Frente a las continuas referencias a ataques, victorias y correctivos al enemigo, las guerras están cargadas de anécdotas que se limitan a mostrar la enfangada cotidianeidad llena de vísceras y metralla. Y de ejemplares muestras de ideales universales, como el relatado en la carta enviada por el ilustre antropólogo francés Paul Rivet a su colega alemán Theodor Koch-Grünberg, justo un año después de que el armisticio de Compiègne terminara con las atrocidades en el frente occidental. Lejos de utilizar la anécdota para vanagloria de sus soldados, el fragmento evidencia la importancia del momento en que su autor comprendió lo artificiales que son los sentimientos del odio. Convencido de que la enorme solidaridad de la miseria humana volverá a reunir con la misma fraternidad a quienes estaban motivados a matarse a causa de los gobiernos, finalmente se pregunta ¿Cuánto hay que luchar para convencer no sólo a la gran masa, sino también a la élite, de que tenemos razón?…

Estimulado por el imperativo moral que hacía concebir la suya como una experiencia universal, Rivet dejó testimonio de lo vivido, transformando su recuerdo en memoria, como tantos otros que habían experimentado aquel horror en primera persona. Así, la conmovedora anécdota sobre el soldado francés y el soldado alemán adquiere funcionalidad, contribuyendo a reactivar los vínculos rotos, los contactos interrumpidos entre sus colegas de la comunidad internacional.

Recientemente, en la conmemoración del inicio de la Gran Guerra, el presidente Hollande pronunció un sentido discurso ante su colega alemán Gauck, en el que dijo Francia y Alemania, más allá de los sufrimientos y del duelo, tuvieron la osadía de reconciliarse.
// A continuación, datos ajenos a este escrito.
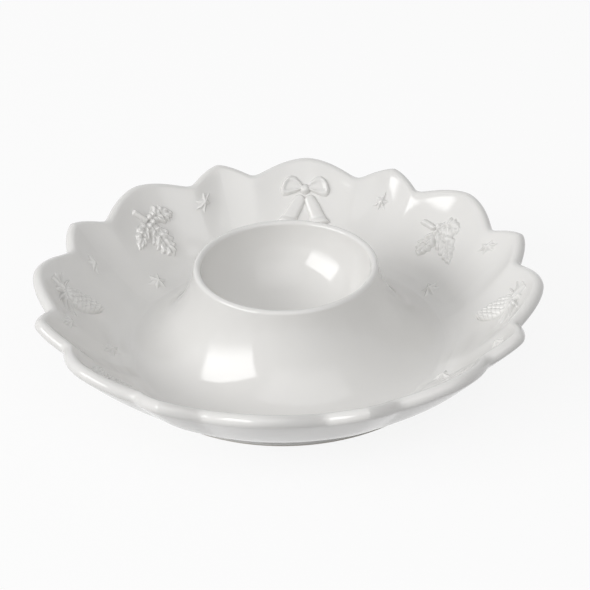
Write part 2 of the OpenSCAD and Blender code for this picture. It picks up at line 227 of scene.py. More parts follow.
def hollow_face(azimuth, u):
    """Curve from the flat floor up to the wall, both ends pulled towards the fold's corner."""
    start = spun(azimuth, join_r, floor_z)
    meet = np.full(np.shape(azimuth), meet_share)
    end, up = wall_face(azimuth, meet), outer_frame(azimuth, meet)[0]
    corner = end - up * ((end[..., 2:] - floor_z) / up[..., 2:])
    reach = np.hypot(corner[..., 0], corner[..., 1]) - join_r
    corner = spun(azimuth, join_r + (reach + np.hypot(reach, corner_clear)) / 2, floor_z)
    low, high = (side + corner_pull * (corner - side) for side in (start, end))
    return bezier([start, low, high, end], u[..., None])


def bell_area(d):
    """Share of a bell curve that lies below d: (1 + tanh(a (d + b d^3))) / 2."""
    return 0.5 * (1 + np.tanh(AREA_SCALE * (d + AREA_BEND * d**3)))


def toe_fill(radius):
    """What a blur of width w adds to a curve of bend k that ends in a level line at the toe."""
    d = (join_r - radius) / toe_blur
    bell_curve = np.exp(-d * d / 2) / math.sqrt(2 * math.pi)
    blurred = (d * d + 1) * bell_area(d) + d * bell_curve
    return toe_bend * toe_blur**2 / 2 * (blurred - np.maximum(d, 0) ** 2)


print(f"the glaze stands {toe_fill(join_r):.2f} mm deep in the cup's toe")

# %% The whole inner face
def run_length(face, first, last):
    """Straight distance between two shares of the way along a face, at azimuth 0."""
    ends = (face(np.array(0.0), np.array(share)) for share in (last, first))
    return float(np.linalg.norm(np.subtract(*ends)))


floor_run = run_length(hollow_face, 0.0, 1.0)
upper_run = run_length(wall_face, meet_share, 1.0)
hollow_share = floor_run / (floor_run + upper_run)


def inner_face(azimuth, s):
    """The hollow curve, then the wall, by the share of the way from the cup to the rim."""
    azimuth, s = np.broadcast_arrays(np.asarray(azimuth, float), np.asarray(s, float))
    low = hollow_face(azimuth, np.minimum(1, s / hollow_share))
    t = meet_share + (1 - meet_share) * np.clip((s - hollow_share) / (1 - hollow_share), 0, 1)
    point = np.where((s < hollow_share)[..., None], low, wall_face(azimuth, t))
    point[..., 2] += toe_fill(np.hypot(point[..., 0], point[..., 1]))
    return point


def inner_normal(azimuth, s):
    """Turn direction x up direction on the inner face."""
    across = inner_face(azimuth + TURN_STEP, s) - inner_face(azimuth - TURN_STEP, s)
    up = inner_face(azimuth, np.minimum(1, s + SHARE_STEP)) - inner_face(azimuth, s - SHARE_STEP)
    return unit(np.cross(across, up))


print(f"the hollow curve takes {hollow_share:.2f} of the inner face")

# %% [markdown]
# ## From a grid of points to a mesh
#
# Each shape below is an array of points in rows and columns. Four neighbours make a
# face, and a shape that comes back on itself takes its last row or column next to its
# first. Blender takes the arrays whole, which is far quicker than adding faces in a loop.

# %% Grids and meshes
def grid_faces(rows, columns, close_rows=False, close_columns=False):
    """Corner numbers of the faces between neighbouring rows and columns."""
    i = np.arange(rows if close_rows else rows - 1)[:, None]
    j = np.arange(columns if close_columns else columns - 1)[None, :]
    i2, j2 = (i + 1) % rows, (j + 1) % columns
    corners = (i * columns + j, i * columns + j2, i2 * columns + j2, i2 * columns + j)
    return np.stack(np.broadcast_arrays(*corners), -1).reshape(-1, 4)


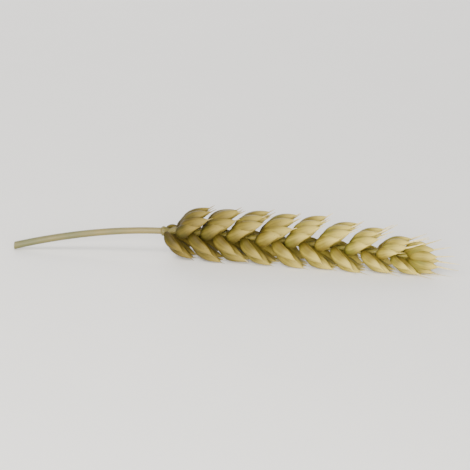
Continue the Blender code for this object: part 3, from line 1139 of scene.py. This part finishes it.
class WHEATEAR_OT_awns(bpy.types.Operator):
    """Builds the glumes' beaks and the short awns, which grow longer towards the tip of the ear"""

    bl_idname = "wheat_ear.awns"
    bl_label = "Awns"
    bl_options = {"REGISTER", "UNDO"}

    def execute(self, context):
        sizes, colours = settings(context)
        draw = own_draw("awns")
        master = awn_master("awn")
        items = []
        for index, organs in enumerate(spikelets()):
            awn_size = mixed(1.0, AWN_SIZE_AT_TIP, index / SIDE_SPIKELETS)
            for organ, _, root, along, back in organs:
                length = organ["awn"] + AWN_OVERLAP
                foot = root + along * (organ["length"] - AWN_OVERLAP) + back * AWN_LIFT
                beak = organ["kind"] == "glume"
                size = sizes.awn_radius * (BEAK_SIZE if beak else awn_size)
                sway = draw.uniform(-AWN_SWAY, AWN_SWAY) * length / size
                tint = mixed(*(BEAK_TINTS if beak else AWN_TINTS), draw.random())
                items.append(placed_copy(master, foot, along, back, tint, length / size, size, sway))
        remove(master)
        awns = join_pieces("awns", items)
        finish_piece(awns, awn_material(colours))
        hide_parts("head")
        return {"FINISHED"}


class WHEATEAR_OT_stage(bpy.types.Operator):
    """Sets out the pale floor, the soft lights and the camera"""

    bl_idname = "wheat_ear.stage"
    bl_label = "Stage"
    bl_options = {"REGISTER", "UNDO"}

    def execute(self, context):
        _, colours = settings(context)
        self.lay_floor(colours)
        self.set_lights()
        self.set_camera()
        return {"FINISHED"}

    def lay_floor(self, colours):
        bpy.ops.mesh.primitive_plane_add(size=6, location=(0, 0, 0))
        floor = bpy.context.active_object
        floor.name = "floor"
        material, tree, shader = new_material("pale_floor")
        place = add_node(tree, "ShaderNodeTexCoord").outputs["Object"]
        darker = tuple(0.96 * value for value in colours.floor)
        colour = blend(tree, noise(tree, place, 30.0), colours.floor, darker)
        tree.links.new(colour, shader.inputs["Base Color"])
        shader.inputs["Roughness"].default_value = 0.7
        floor.data.materials.append(material)

    def set_lights(self):
        for name, place, size, power, tone in LIGHTS:
            bpy.ops.object.light_add(type="AREA", location=place)
            light = bpy.context.active_object
            light.name = name
            light.data.size = size
            light.data.energy = power
            light.data.color = tone
            light.rotation_euler = (-Vector(place)).to_track_quat("-Z", "Y").to_euler()
        world = bpy.data.worlds.new("soft_room")
        world.use_nodes = True
        background = world.node_tree.nodes["Background"]
        background.inputs["Color"].default_value = ROOM_COLOUR
        background.inputs["Strength"].default_value = ROOM_STRENGTH
        bpy.context.scene.world = world

    def set_camera(self):
        """Looks at the middle of the ear, from a little above."""
        way = Vector((
            math.sin(CAMERA_AZIMUTH) * math.cos(CAMERA_ELEVATION),
            -math.cos(CAMERA_AZIMUTH) * math.cos(CAMERA_ELEVATION),
            math.sin(CAMERA_ELEVATION),
        ))
        bpy.ops.object.camera_add(location=(CAD_LOW + CAD_HIGH) / 2 + way * CAMERA_DISTANCE)
        camera = bpy.context.active_object
        camera.name = "camera"
        camera.rotation_euler = (-way).to_track_quat("-Z", "Y").to_euler()
        camera.data.sensor_width = CAMERA_SENSOR
        camera.data.lens = CAMERA_SENSOR * CAMERA_DISTANCE / CAMERA_FIELD
        bpy.context.scene.camera = camera


OPERATORS = (
    WHEATEAR_OT_straw,
    WHEATEAR_OT_rachis,
    WHEATEAR_OT_hairs,
    WHEATEAR_OT_glumes,
    WHEATEAR_OT_lemmas,
    WHEATEAR_OT_paleas,
    WHEATEAR_OT_awns,
    WHEATEAR_OT_stage,
)


class WHEATEAR_PT_pieces(bpy.types.Panel):
    bl_label = "Wheat Ear"
    bl_idname = "WHEATEAR_PT_pieces"
    bl_space_type = "VIEW_3D"
    bl_region_type = "UI"
    bl_category = "Wheat Ear"

    def draw(self, context):
        for group in (context.scene.wheat_ear_sizes, context.scene.wheat_ear_colours):
            column = self.layout.column()
            for key in group.__annotations__:
                column.prop(group, key)
        for operator in OPERATORS:
            self.layout.operator(operator.bl_idname)


CLASSES = (WheatEarSizes, WheatEarColours, *OPERATORS, WHEATEAR_PT_pieces)


def register():
    for item in CLASSES:
        bpy.utils.register_class(item)
    bpy.types.Scene.wheat_ear_sizes = PointerProperty(type=WheatEarSizes)
    bpy.types.Scene.wheat_ear_colours = PointerProperty(type=WheatEarColours)


def unregister():
    del bpy.types.Scene.wheat_ear_sizes
    del bpy.types.Scene.wheat_ear_colours
    for item in reversed(CLASSES):
        bpy.utils.unregister_class(item)


def main():
    register()
    bpy.ops.wheat_ear.straw()
    bpy.ops.wheat_ear.rachis()
    bpy.ops.wheat_ear.hairs()
    bpy.ops.wheat_ear.glumes()
    bpy.ops.wheat_ear.lemmas()
    bpy.ops.wheat_ear.paleas()
    bpy.ops.wheat_ear.awns()
    bpy.ops.wheat_ear.stage()


if __name__ == "__main__":
    main()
La ceremonia tuvo lugar en la cumbre del Hartmannswillerkopf, nombre germano para una cumbre que, en los Vosgos alsacianos que dominan el valle del Rin, los galos prefieren llamar Vieil Armand.

Ahora observen la fotografía, acudan a las videotecas si quieren y cuenten, cuenten cuántas banderas alemanas son capaces de ver.

Fundador del Instituto de Etnología de la Universidad de París y del Museo del Hombre, en las principales obras de antropología alemanas casi no se hace referencia a Paul Rivet y su magna contribución a la historia de la antropología.